Studies from the Centers for Disease Control and Prevention repeatedly find the lowest mortality rates among people whose body mass index puts them in the “overweight” and “mildly obese” categories. And recent research suggests that losing weight doesn’t actually improve health biomarkers such as blood pressure, fasting glucose, or triglyceride levels for most people.
It never occurs to the author that if studies show that losing weight doesn’t improve biomarkers, that perhaps pounds on your frame are not as critical to your blood chemistry as WHAT YOU EAT. It might just be possible to eat fewer calories, but because your balanced diet still contains carbohydrates, which are going to be converted to fat as a normal course of natural biochemistry, they are going to have that same effect on biomarkers even if you are eating fewer of them than when not on a diet.
Debra Sapp-Yarwood, a fiftysomething from Kansas City, Missouri, who’s studying to be a hospital chaplain, is one of the three percenters, the select few who have lost a chunk of weight and kept it off. She dropped 55 pounds 11 years ago, and maintains her new weight with a diet and exercise routine most people would find unsustainable: She eats 1,800 calories a day—no more than 200 in carbs—and has learned to put up with what she describes as “intrusive thoughts and food preoccupations.”

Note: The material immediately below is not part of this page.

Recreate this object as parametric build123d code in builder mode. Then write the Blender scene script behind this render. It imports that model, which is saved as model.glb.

I agree that the problem with semi-starvation diets is the constant hunger. I contend that the source of constant hunger is that 200 calories of carbs she is eating each day. When I ate nothing but meat I only experienced hunger when I went for longer than seven hours without food during the day, and never experienced hunger when sleeping. I did not wake up hungry, either. The problem is not how much dieters eat, it is what they eat. Not being on the right diet is no excuse for condemning all efforts to control weight.

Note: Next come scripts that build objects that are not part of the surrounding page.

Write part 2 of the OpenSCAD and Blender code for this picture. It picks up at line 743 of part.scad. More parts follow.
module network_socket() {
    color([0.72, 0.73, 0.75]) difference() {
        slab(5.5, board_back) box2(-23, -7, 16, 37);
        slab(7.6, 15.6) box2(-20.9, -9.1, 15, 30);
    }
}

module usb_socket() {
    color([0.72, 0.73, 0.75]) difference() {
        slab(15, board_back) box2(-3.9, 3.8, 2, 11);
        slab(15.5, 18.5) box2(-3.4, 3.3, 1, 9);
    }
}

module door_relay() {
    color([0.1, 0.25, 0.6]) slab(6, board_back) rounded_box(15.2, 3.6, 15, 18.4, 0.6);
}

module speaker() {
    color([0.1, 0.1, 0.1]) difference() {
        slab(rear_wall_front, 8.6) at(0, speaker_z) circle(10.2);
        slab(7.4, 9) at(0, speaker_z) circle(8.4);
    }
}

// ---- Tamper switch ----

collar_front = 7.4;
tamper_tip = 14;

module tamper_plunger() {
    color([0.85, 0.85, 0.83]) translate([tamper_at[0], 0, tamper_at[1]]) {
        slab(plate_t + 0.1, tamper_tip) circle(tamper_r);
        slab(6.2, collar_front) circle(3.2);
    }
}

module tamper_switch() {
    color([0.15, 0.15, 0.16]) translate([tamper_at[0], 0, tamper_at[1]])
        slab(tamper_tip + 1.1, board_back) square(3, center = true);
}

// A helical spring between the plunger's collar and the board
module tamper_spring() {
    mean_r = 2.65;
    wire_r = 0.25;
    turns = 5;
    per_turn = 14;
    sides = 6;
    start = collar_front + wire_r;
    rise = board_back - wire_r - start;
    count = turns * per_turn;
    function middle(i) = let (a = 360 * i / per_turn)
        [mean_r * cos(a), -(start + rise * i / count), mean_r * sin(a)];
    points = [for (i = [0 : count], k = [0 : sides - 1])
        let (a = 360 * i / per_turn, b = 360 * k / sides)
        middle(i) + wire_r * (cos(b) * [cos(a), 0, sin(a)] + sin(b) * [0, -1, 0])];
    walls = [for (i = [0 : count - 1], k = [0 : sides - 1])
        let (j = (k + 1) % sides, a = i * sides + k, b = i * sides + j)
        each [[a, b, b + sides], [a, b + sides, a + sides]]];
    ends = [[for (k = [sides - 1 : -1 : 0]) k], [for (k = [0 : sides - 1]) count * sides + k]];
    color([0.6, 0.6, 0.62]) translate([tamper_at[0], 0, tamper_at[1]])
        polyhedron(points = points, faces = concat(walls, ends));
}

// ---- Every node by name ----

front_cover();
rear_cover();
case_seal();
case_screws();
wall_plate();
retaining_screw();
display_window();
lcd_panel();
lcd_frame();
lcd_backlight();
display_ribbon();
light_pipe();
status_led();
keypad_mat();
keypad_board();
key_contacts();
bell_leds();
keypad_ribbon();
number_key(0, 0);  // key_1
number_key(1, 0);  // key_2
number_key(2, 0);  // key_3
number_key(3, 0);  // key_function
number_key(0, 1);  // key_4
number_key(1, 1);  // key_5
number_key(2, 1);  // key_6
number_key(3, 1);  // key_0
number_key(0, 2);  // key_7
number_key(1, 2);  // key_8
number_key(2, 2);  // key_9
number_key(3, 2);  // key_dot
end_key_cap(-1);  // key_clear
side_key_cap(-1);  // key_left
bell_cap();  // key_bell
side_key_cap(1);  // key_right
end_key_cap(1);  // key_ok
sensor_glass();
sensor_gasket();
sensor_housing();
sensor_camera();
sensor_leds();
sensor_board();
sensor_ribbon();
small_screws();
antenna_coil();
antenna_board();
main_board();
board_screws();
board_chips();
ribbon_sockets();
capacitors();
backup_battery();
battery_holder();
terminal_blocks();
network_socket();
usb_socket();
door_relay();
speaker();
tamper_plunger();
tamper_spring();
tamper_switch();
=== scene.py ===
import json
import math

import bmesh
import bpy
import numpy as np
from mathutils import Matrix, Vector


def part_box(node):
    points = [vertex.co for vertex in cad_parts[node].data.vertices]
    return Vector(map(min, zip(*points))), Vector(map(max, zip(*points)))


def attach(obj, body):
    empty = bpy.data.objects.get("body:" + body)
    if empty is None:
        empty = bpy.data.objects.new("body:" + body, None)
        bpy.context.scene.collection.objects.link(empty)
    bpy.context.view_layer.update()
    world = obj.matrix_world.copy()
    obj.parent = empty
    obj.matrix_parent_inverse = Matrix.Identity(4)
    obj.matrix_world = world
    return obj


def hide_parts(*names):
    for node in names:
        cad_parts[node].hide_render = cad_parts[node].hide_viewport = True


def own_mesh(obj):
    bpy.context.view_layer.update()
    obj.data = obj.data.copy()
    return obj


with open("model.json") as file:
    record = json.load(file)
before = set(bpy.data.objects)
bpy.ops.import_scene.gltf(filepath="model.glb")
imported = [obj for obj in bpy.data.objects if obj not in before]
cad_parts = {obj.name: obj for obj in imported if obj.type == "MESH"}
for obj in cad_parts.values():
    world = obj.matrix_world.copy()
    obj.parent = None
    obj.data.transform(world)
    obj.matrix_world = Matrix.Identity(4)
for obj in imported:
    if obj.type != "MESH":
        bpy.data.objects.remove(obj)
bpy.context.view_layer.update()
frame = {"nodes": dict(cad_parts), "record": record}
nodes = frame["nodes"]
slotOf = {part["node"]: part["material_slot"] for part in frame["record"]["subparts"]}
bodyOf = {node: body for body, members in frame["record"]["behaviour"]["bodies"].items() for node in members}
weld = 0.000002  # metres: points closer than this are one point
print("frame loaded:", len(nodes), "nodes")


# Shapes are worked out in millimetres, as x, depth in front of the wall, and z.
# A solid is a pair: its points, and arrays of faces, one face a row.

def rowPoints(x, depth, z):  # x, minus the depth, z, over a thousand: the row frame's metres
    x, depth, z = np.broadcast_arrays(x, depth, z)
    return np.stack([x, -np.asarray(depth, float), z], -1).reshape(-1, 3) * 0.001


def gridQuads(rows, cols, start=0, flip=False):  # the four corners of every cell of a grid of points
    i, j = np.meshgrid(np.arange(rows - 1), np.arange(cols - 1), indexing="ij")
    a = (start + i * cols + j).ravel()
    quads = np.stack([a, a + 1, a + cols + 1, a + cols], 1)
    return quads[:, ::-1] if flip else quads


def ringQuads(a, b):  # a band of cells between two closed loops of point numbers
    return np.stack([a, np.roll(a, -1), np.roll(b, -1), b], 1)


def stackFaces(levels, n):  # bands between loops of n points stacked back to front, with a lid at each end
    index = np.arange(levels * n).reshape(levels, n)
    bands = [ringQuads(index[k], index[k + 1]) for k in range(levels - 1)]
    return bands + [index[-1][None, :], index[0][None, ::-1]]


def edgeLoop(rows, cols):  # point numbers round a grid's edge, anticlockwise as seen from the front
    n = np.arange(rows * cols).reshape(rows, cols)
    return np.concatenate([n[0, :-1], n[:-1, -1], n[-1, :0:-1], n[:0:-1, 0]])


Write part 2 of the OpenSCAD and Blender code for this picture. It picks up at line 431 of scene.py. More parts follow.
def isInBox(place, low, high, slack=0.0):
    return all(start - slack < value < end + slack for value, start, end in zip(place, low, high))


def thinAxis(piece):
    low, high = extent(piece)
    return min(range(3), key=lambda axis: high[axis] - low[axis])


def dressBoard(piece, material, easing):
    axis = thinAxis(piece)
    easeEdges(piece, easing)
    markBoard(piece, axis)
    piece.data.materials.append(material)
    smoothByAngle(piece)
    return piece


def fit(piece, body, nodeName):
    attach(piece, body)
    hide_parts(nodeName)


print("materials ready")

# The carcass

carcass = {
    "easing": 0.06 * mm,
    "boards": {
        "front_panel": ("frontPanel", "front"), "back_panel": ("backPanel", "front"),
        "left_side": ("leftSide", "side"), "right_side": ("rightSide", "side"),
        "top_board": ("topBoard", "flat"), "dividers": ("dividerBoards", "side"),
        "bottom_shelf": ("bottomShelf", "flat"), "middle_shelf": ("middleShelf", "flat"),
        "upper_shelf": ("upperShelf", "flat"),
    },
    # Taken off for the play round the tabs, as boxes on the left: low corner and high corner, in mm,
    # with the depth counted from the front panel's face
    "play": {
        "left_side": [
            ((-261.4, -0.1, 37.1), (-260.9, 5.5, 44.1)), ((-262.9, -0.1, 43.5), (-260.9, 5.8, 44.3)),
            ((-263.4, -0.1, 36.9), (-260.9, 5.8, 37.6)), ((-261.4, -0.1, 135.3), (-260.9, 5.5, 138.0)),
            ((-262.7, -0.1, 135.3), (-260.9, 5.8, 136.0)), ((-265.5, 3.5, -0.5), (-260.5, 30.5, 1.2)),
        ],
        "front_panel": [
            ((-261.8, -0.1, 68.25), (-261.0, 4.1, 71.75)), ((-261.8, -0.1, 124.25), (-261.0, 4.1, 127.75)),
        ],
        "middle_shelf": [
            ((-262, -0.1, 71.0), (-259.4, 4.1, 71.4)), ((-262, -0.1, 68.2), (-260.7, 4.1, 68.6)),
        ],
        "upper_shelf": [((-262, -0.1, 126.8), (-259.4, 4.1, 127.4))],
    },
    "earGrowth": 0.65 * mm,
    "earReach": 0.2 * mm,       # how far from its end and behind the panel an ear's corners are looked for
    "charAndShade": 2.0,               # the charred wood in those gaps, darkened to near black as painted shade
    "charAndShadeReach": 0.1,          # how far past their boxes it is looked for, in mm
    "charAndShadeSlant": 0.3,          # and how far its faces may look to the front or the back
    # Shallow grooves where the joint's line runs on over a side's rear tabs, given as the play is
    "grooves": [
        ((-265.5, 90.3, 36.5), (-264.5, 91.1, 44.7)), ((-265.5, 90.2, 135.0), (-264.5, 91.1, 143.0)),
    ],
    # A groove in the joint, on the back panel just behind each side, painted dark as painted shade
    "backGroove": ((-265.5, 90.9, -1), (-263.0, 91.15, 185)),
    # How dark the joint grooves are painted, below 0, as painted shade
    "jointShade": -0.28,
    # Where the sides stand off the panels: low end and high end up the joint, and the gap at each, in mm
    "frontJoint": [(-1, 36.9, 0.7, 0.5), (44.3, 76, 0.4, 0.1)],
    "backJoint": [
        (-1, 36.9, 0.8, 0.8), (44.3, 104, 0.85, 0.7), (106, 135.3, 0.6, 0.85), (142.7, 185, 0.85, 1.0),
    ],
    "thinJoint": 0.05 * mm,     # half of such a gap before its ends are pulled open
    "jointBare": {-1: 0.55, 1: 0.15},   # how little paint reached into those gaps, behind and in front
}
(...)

People who easily gain weight eating normal amounts of the most popular foods, or even who gain weight when trying to ‘eat healthy’, meaning fruits and vegetables, balanced by low-fat meats and dairy, should not continue to diet. They should get off the yo yo plans. Their bodies do not respond well to eating carbohydrates. However, they are damaging their bodies and risking their future quality of life by continuing as though nothing is wrong. It is not their fault that all of the dietary advice they have been given has been wrong, but that is not a reason to just put up with the bad outcomes if they just continuing on the same course.

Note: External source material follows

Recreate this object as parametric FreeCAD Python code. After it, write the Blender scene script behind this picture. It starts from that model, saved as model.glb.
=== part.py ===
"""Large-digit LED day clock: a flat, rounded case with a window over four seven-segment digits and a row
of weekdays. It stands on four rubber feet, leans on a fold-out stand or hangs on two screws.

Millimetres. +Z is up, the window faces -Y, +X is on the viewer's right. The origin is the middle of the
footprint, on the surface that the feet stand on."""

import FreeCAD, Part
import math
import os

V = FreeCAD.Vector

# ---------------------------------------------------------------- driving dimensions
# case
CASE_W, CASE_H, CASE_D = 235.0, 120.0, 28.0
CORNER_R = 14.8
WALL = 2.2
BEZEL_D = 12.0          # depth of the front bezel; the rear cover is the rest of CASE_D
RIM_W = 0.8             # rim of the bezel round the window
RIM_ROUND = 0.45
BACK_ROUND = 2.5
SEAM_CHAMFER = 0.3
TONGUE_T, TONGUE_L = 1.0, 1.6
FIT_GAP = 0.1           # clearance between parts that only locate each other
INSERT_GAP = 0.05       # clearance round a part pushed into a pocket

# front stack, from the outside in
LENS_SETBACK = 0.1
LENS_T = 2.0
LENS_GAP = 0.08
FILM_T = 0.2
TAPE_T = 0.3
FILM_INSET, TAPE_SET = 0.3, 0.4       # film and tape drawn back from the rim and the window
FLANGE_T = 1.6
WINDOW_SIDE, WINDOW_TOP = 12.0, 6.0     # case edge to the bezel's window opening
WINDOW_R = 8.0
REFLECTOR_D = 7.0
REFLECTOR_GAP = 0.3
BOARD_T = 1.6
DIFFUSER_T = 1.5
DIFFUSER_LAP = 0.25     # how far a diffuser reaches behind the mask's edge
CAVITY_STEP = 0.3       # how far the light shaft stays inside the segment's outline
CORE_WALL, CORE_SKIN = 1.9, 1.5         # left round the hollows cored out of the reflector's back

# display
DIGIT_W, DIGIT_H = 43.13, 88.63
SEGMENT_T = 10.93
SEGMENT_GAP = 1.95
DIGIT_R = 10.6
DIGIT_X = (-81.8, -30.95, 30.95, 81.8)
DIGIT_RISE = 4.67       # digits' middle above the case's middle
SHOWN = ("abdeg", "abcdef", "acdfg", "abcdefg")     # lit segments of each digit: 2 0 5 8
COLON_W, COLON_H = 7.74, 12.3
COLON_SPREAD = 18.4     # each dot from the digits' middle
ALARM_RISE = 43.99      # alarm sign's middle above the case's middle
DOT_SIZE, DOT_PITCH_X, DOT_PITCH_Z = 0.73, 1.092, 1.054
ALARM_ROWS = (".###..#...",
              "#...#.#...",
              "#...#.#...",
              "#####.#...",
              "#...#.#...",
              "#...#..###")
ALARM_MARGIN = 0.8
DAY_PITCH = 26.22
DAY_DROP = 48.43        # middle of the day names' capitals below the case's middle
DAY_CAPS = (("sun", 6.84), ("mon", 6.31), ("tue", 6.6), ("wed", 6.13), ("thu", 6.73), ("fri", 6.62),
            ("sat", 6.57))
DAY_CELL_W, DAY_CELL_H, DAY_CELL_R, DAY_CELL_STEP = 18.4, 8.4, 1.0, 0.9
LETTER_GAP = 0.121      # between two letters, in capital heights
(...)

If you want to see where I got the confidence to tell you that you don’t need carbohydrates to live–that no ill effects come from eating 90 percent protein and fat, read the book “Why We Get Fat” by Gary Taubes. It’s not a diet book. It’s a science book that goes into all of the competing science and analyzes what is currently known about human physiology and biochemistry. There is still a lot more to learn about how fat is produced and consumed in the normal course of a human day, but enough is known that I can safely say that you are risking nothing by forgoing carbohydrates as a NECESSARY component of your daily menu. It’s not required for life or health, and for some people is putting their chances to lose weight in jeopardy.